Идея, смысл, сюжет — объективны. Их бытие не зависит от нашего существования. Идея может влезть или не влезть в голову философствующего персонажа, ее можно вбить в его голову или невозможно, но она есть, и ее бытие нимало не определяется емкостью его черепа. Даже то обстоятельство, что идея не влезает в его голову, можно принять за особо убедительное доказательство ее независимого от философствующих особ бытия. Головы, в которых отверстие для проникновения идей забито прочною втулкою, воображают, что они «в самих себе» «образуют» представления, которые будто бы и составляют содержание понимаемого. Если бы так и было, то это, конечно, хорошо объясняло бы возможность взаимного непонимания беседующих субъектов. Для того же, чтобы при этом предположении объяснить именно понимание, приходится придумывать более или менее хитростные теории, но всегда остается вопрос: зачем, раз сами эти теории — представления и объективно не существуют? Во-первых, раз они не существуют, то их и найти нельзя, а можно только «выдумать», а во-вторых, как субъективные выдумки, они останутся в соответствующей голове, недоступные для другой, даже если она проглотит первую. Да и к лучшему, что они недоступны, и потому что вторая голова не обязана даже интересоваться тем, что «себе» и «в себе» выдумывает первая, и потому еще, что это поощряет к самостоятельной работе… представления.

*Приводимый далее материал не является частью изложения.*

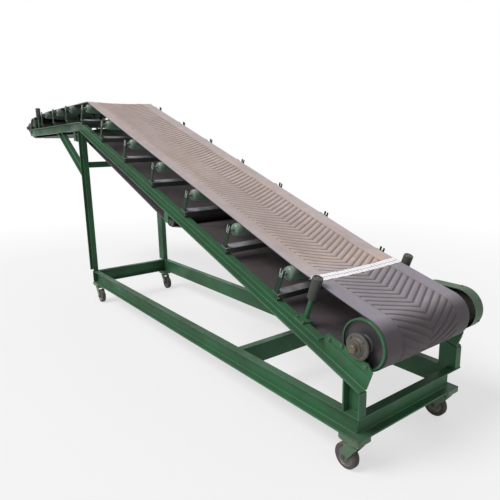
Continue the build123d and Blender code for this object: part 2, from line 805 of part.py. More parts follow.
half_tread = wheel_width / 2
half_hub = leg_y - hub_gap
half_wheel = [
    (half_hub, wheel_bore_radius), (half_hub, hub_radius), (half_tread, hub_radius),
    (half_tread, wheel_radius),
]
wheel_profile = half_wheel + [(-x, r) for x, r in reversed(half_wheel)]
for end, x, trail in castors:
    wheel_x = x + trail * castor_trail
    for side, name in sides:
        y = side * castor_y
        with BuildPart() as fork:
            with BuildSketch(Plane.XY.offset(swivel_top)):
                with Locations((x, y)):
                    Circle(swivel_radius)
            extrude(amount=-swivel_height)
            with BuildSketch(Plane.XY.offset(swivel_top)):
                with Locations((x, y)):
                    Circle(kingpin_radius)
            extrude(amount=castor_plate_thickness)
            with Locations((x, y, crown_bottom)):
                Box(fork_crown_width, 2 * (leg_y + fork_wall), fork_crown,
                    align=(Align.CENTER, Align.CENTER, Align.MIN))
            with BuildSketch(Plane.XZ.offset(-y)):
                with BuildLine():
                    Line((x - fork_crown_width / 2, crown_bottom), (x + fork_crown_width / 2, crown_bottom))
                    CenterArc((wheel_x, wheel_radius), fork_lug_radius, 0, 360)
                make_hull()
            extrude(amount=leg_y + fork_wall, both=True)
            with Locations((x, y, 0)):
                Box(fork_room, 2 * leg_y, crown_bottom,
                    align=(Align.CENTER, Align.CENTER, Align.MIN), mode=Mode.SUBTRACT)
            with BuildSketch(Plane.XZ.offset(-y)):
                with Locations((wheel_x, wheel_radius)):
                    Circle(wheel_bore_radius - axle_gap)
            extrude(amount=leg_y + fork_wall, both=True)
        keep(fork.part, "fork_" + end + "_" + name)
        centre = Vector(wheel_x, y, wheel_radius)
        with BuildPart() as wheel:
            with BuildSketch(Plane(origin=centre, x_dir=across, z_dir=(1, 0, 0))):
                with BuildLine():
                    Polyline(*wheel_profile, close=True)
                make_face()
            revolve(axis=Axis(centre, across))
        keep(wheel.part, "wheel_" + end + "_" + name)

# Origin under the middle of the outer box, then one file for each node
boxes = [node.bounding_box() for node in nodes]
middle_x = (min(box.min.X for box in boxes) + max(box.max.X for box in boxes)) / 2
middle_y = (min(box.min.Y for box in boxes) + max(box.max.Y for box in boxes)) / 2
origin_shift = Vector(-middle_x, -middle_y, -min(box.min.Z for box in boxes))
for node in nodes:
    placed = node.moved(Location(origin_shift))
    placed.label = node.label
    export_step(placed, "parts/" + node.label + ".step")
print("origin shift", origin_shift)
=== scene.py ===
"""Dresses the mobile belt conveyor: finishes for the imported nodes, and the pieces that show from near.

Lengths are in metres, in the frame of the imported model: +X to the low feed end, +Z up.
"""

import json
import logging
import math
import random
from bisect import bisect_right
from dataclasses import dataclass, field
from enum import Enum
from typing import Any, Callable, Iterable, Union

import bmesh
import bpy
from mathutils import Matrix, Vector


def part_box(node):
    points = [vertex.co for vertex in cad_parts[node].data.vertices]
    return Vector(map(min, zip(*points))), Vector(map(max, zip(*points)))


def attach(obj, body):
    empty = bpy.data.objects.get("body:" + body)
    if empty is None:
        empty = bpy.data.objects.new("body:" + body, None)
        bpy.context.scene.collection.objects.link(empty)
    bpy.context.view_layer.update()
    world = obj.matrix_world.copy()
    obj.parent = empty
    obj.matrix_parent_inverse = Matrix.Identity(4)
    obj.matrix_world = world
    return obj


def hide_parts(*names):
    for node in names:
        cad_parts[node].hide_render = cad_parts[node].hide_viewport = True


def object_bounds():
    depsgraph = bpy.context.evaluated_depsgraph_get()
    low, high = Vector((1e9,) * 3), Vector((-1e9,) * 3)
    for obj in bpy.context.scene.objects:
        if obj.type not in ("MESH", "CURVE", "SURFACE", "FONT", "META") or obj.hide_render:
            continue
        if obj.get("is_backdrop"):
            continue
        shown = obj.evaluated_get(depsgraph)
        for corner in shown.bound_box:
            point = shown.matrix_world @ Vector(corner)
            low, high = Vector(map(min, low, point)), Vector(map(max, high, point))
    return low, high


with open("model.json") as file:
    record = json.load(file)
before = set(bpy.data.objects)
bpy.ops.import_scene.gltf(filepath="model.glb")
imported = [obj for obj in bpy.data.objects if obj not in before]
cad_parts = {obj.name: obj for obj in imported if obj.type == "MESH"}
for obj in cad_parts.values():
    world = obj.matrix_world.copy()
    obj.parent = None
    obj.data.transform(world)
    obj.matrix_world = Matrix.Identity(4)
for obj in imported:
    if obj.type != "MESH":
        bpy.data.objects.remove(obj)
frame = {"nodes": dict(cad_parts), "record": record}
log = logging.getLogger("conveyor")
Socket = bpy.types.NodeSocket
Pair = tuple[float, float]
Triple = tuple[float, float, float]
Colour = Triple
Value = Union[Socket, float, int, Colour]
Outline = list[Pair]
Row = tuple[Vector, Vector, float]
CHASSIS = "chassis"
CORNERS = ("low_near", "low_far", "high_near", "high_far")
SIDES = ((-1, "near"), (1, "far"))
AXIS_X, AXIS_Y, AXIS_Z = Vector((1, 0, 0)), Vector((0, 1, 0)), Vector((0, 0, 1))
BUMP_DISTANCE = 0.0008
COPY_SEED, WIRE_SEED, BEAD_SEED = 3, 7, 5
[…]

Неспециалистам, философам, которым, собственно, нет дела до философских архивов и до того, какое там место и за каким номером занимает забавной памяти субъективный идеализм, следовало бы также не заглядывать в популярные введения в философию, тогда — если их мозги не безнадежно испорчены псевдопсихологическими и псевдофилософскими теориями, контрабандою проникшими в их собственную специальность, — они нигде больше не найдут указаний на то, что их пониманию способствуют или их понимание составляют так называемые представления. Они нигде этого не найдут, потому что их собственное сознание, остающееся после рекомендованного воздержания единственным источником, им этих указаний не даст. Кстати, быть может, и философы тогда скорее прикончат свой спор о том, куда бы приткнуть «представления» в мышлении и познании. Ограничимся здесь заявлением, что если представление есть идея, мысль, то оно и есть мысль, т. е. то самое, что составляет мышление, и его второе имя есть только псевдоним, из которого так же мало вытекает бытие особой вещи, как из христианского имени Вероника, что была такая христианская мученица и святая. Если же представление не есть мысль, а что-то другое, то ему и не следует путаться там, где идет разговор о мысли. На этом основании, слушая сообщение N, пока мы не перестали и не хотим перестать интересоваться смыслом того, что он говорит, какие бы у него при этом ни возникали «представления», относящиеся к смыслу или не относящиеся, для нас они все остаются к смыслу не относящимися — если, конечно, он не сообщает прямо именно об своих представлениях, а говорит о вещах действительного мира и идеальных отношениях между ними. Так что, если он говорит о луне, звездах, музыке, пожаре, гипотезе Эйнштейна, голоде, революции, и пр., и пр., то мы так и будем понимать, что он говорит об этих «вещах», а не о своем представлении этих или других вещей. Если же ой переменит тему и заговорит о своих представлениях этих и других вещей, то 1) мы поймем, что он переменил тему, а 2) мы на сами «представления» теперь станем смотреть как на объективируемые словом sui generis «вещи», о которых его представления, опять-таки, нашего внимания до поры до времени не привлекут.